Raw data |
++++++++++

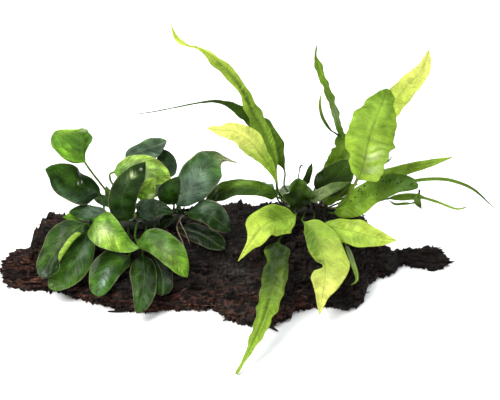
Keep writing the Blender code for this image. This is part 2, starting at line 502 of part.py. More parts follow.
def leaf(collection, name, row, rhizome_path, rhizome_radius, stalk_radius, thickness, finish):
    """One leaf, its stalk and its blade in one piece."""
    if "sprout" in row:
        foot, out = sprout_of(rhizome_path, rhizome_radius, *row["sprout"])
        start = [foot, foot + out * STALK_LIFT]
    else:
        start = [Vector(row["foot"])]
    path, marks = smooth_path([*start, *row["stalk"], *row["blade"]])
    base = marks[len(start) + len(row["stalk"])]
    length = marks[-1] - base
    face = Vector(row["face"]).normalized()
    width = max(sum(half_widths(row, i / WIDTH_STEPS)) for i in range(WIDTH_STEPS + 1))
    stalk_radius = min(stalk_radius, max(0.35, 0.3 * width))
    rings = []
    stalk_count = max(1, round(base / STALK_STEP))
    for i in range(stalk_count):
        centre, direction = walk(path, base * i / stalk_count)
        rings.append(blade_ring(centre, direction, face, (stalk_radius, stalk_radius), stalk_radius, 0.0))
    for share in blade_stations(length, width):
        centre, direction = walk(path, base + length * share)
        flat = min(1.0, share / 0.07)
        least = max(stalk_radius * (1 - flat), TIP_RADIUS)
        widths = [max(half, least) for half in half_widths(row, share)]
        half_thickness = stalk_radius + (thickness / 2 - stalk_radius) * flat
        rings.append(blade_ring(centre, direction, face, widths, min(half_thickness, *widths), flat))
    return add_object(collection, name, rings, finish)


def main():
    collection = part_collection()
    wood_finish = material("dark_driftwood", (0.03, 0.02, 0.017), 0.85)
    anubias_finish = material("anubias_leaf", (0.05, 0.14, 0.03), 0.35)
    fern_finish = material("fern_leaf", (0.22, 0.42, 0.05), 0.45)
    stem_finish = material("rhizome", (0.07, 0.09, 0.03), 0.6)

    wood = driftwood(collection, wood_finish)
    bm = bmesh.new()
    bm.from_mesh(wood.data)
    tree = BVHTree.FromBMesh(bm)
    bm.free()

    anubias_path = rhizome(
        collection, "anubias_rhizome", ANUBIAS_CREEP, ANUBIAS_RHIZOME_RADIUS, tree, stem_finish
    )
    fern_path = rhizome(collection, "fern_rhizome", FERN_CREEP, FERN_RHIZOME_RADIUS, tree, stem_finish)
    for i, row in enumerate(ANUBIAS_LEAVES, start=1):
        leaf(collection, f"anubias_leaf_{i:02d}", row, anubias_path, ANUBIAS_RHIZOME_RADIUS,
             ANUBIAS_STALK_RADIUS, ANUBIAS_BLADE_THICKNESS, anubias_finish)
    for i, row in enumerate(FERN_LEAVES, start=1):
        leaf(collection, f"fern_leaf_{i:02d}", row, fern_path, FERN_RHIZOME_RADIUS,
             FERN_STALK_RADIUS, FERN_BLADE_THICKNESS, fern_finish)
    for i, row in enumerate(PLANTLET_LEAVES, start=1):
        leaf(collection, f"fern_plantlet_leaf_{i:02d}", row, fern_path, FERN_RHIZOME_RADIUS,
             FERN_STALK_RADIUS, FERN_BLADE_THICKNESS, fern_finish)


main()
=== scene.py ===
import math

import bmesh
import bpy
import numpy as np
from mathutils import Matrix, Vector, noise
from mathutils.bvhtree import BVHTree


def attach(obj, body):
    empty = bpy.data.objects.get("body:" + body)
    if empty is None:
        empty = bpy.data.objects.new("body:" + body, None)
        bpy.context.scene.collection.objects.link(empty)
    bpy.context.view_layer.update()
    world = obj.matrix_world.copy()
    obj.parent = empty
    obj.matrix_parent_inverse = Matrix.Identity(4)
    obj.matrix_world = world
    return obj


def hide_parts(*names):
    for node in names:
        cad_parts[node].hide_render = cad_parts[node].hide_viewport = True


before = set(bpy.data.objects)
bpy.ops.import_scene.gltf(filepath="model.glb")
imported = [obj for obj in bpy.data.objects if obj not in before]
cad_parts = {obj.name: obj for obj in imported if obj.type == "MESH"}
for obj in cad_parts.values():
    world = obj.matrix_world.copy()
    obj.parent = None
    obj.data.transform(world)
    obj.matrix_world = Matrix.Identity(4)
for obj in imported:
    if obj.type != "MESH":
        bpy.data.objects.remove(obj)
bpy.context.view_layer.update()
mm = 0.001


# palette, sRGB 0 to 255 as a painter mixes it; slate and steel are painted grey-blue sheen, white is a
# painted highlight, and pale, glow and sage give painted highlights and sheen in some patches
paint = {
    "pitch": (22, 36, 12), "deep": (34, 56, 18), "forest": (50, 82, 26), "grass": (74, 112, 36),
    "bright": (100, 142, 40), "lime": (148, 182, 70), "glow": (212, 228, 160), "sheenSlate": (72, 92, 72),
    "sheenSteel": (108, 126, 112), "sage": (118, 140, 92), "moss": (58, 86, 24), "shade": (34, 50, 16),
    "leaf": (98, 130, 38), "fresh": (142, 174, 58), "yellow": (182, 202, 78), "straw": (218, 222, 112),
    "withered": (176, 166, 130), "dull": (120, 138, 92), "pale": (200, 214, 156), "olive": (96, 112, 44),
    "bramble": (26, 18, 16), "highlightWhite": (236, 240, 222),
}


def linear(name):
    return np.array([(c / 255) ** 2.2 for c in paint[name]])


def smoothstep(low, high, x):
    t = np.clip((x - low) / (high - low), 0, 1)
    return t * t * (3 - 2 * t)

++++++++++

What to do | Count how many lines of the material hold the string "before". Give the number and nothing more.

Full answer | 2